** START OF Exercise material **

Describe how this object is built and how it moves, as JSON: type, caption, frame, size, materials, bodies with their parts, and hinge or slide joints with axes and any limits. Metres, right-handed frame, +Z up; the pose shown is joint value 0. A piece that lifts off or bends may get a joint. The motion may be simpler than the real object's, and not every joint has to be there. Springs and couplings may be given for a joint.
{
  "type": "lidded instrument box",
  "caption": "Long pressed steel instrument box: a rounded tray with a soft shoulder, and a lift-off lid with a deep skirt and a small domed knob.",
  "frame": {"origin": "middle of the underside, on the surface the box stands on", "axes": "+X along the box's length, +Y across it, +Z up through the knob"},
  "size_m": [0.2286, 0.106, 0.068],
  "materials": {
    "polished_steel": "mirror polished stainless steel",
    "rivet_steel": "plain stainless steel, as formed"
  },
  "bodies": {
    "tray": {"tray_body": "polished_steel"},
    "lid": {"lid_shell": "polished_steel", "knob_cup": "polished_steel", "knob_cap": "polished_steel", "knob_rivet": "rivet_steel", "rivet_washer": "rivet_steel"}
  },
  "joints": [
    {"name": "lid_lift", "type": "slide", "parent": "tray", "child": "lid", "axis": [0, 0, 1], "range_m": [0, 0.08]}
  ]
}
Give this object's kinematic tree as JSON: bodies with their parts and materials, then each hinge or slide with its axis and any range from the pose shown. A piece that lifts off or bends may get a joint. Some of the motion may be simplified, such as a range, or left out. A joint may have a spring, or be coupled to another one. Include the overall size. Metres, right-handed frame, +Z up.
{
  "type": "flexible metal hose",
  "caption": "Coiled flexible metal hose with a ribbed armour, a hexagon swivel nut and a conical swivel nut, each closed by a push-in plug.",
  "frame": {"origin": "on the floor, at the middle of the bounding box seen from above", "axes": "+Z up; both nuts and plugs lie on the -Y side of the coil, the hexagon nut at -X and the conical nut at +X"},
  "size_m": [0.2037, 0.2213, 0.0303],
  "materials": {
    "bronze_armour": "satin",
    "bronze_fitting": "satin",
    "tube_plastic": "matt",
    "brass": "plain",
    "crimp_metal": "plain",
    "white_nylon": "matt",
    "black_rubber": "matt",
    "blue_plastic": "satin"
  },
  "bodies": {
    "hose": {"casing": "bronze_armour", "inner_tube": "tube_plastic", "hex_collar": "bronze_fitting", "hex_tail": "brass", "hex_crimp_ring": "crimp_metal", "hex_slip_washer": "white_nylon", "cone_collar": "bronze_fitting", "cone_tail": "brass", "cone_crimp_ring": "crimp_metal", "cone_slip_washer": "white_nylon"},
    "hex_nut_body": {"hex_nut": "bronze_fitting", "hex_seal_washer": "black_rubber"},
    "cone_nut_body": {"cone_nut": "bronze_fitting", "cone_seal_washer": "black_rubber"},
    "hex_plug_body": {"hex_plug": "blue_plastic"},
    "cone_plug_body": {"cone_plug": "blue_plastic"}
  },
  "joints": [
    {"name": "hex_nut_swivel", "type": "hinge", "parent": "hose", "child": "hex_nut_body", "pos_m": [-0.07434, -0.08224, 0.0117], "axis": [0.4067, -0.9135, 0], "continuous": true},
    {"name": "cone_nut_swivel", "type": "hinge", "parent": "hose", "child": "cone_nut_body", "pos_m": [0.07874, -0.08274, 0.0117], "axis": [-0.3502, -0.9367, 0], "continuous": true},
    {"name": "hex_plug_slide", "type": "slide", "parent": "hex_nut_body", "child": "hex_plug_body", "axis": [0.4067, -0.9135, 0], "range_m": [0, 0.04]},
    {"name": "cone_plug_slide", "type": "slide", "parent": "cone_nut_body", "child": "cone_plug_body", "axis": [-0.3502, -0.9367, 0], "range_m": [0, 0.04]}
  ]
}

** END OF Exercise material **
** START OF Exercise material **

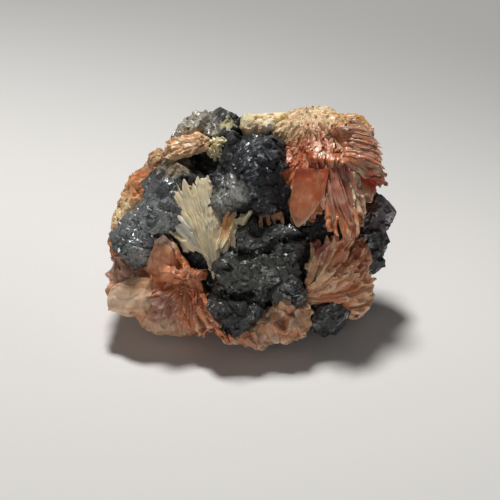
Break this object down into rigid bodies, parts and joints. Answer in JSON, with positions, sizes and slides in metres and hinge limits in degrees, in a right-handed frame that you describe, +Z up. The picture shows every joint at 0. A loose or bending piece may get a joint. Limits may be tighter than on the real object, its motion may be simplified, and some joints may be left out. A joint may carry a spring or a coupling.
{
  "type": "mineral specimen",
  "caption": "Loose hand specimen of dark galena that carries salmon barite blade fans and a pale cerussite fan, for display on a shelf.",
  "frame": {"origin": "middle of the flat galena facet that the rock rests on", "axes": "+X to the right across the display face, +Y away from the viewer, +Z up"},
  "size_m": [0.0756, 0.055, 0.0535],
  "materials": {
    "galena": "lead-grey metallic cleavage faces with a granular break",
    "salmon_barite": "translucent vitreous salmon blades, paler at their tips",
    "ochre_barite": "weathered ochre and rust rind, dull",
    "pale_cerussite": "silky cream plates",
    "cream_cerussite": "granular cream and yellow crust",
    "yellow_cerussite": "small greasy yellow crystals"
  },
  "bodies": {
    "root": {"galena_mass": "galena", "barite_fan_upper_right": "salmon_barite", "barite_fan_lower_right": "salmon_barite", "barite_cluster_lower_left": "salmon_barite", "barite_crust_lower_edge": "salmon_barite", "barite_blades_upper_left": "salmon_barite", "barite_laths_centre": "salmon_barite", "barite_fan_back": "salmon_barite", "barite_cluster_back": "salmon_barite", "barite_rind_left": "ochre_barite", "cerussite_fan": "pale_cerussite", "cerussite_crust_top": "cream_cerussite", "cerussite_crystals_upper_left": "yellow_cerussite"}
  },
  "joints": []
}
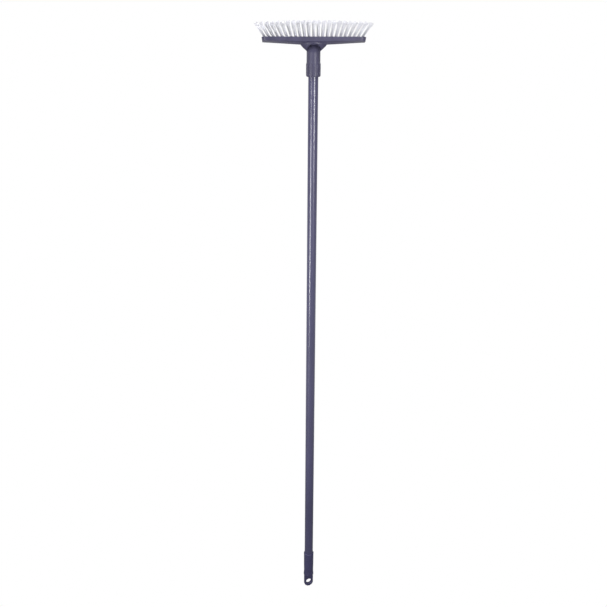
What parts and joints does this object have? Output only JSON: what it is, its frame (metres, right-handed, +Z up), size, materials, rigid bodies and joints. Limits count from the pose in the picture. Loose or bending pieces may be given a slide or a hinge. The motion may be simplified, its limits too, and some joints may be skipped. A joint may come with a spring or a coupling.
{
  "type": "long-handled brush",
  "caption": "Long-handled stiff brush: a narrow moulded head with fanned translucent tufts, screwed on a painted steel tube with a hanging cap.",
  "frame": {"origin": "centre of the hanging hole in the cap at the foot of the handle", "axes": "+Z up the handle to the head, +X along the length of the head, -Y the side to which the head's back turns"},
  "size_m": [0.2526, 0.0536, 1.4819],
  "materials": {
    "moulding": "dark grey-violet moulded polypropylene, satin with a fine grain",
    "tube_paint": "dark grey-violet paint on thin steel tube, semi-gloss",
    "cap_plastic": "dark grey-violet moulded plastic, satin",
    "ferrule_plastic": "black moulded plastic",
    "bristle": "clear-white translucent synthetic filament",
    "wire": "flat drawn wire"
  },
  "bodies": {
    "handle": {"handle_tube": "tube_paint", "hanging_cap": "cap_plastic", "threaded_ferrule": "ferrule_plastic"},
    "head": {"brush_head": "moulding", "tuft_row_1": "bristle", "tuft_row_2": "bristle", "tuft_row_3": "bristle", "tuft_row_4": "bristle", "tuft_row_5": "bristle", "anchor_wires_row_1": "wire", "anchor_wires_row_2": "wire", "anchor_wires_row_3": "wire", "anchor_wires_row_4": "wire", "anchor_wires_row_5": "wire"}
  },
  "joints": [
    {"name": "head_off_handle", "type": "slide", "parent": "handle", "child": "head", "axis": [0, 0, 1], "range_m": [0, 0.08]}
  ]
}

** END OF Exercise material **

Only a number is wanted: how many lines contain the word "caption"?

5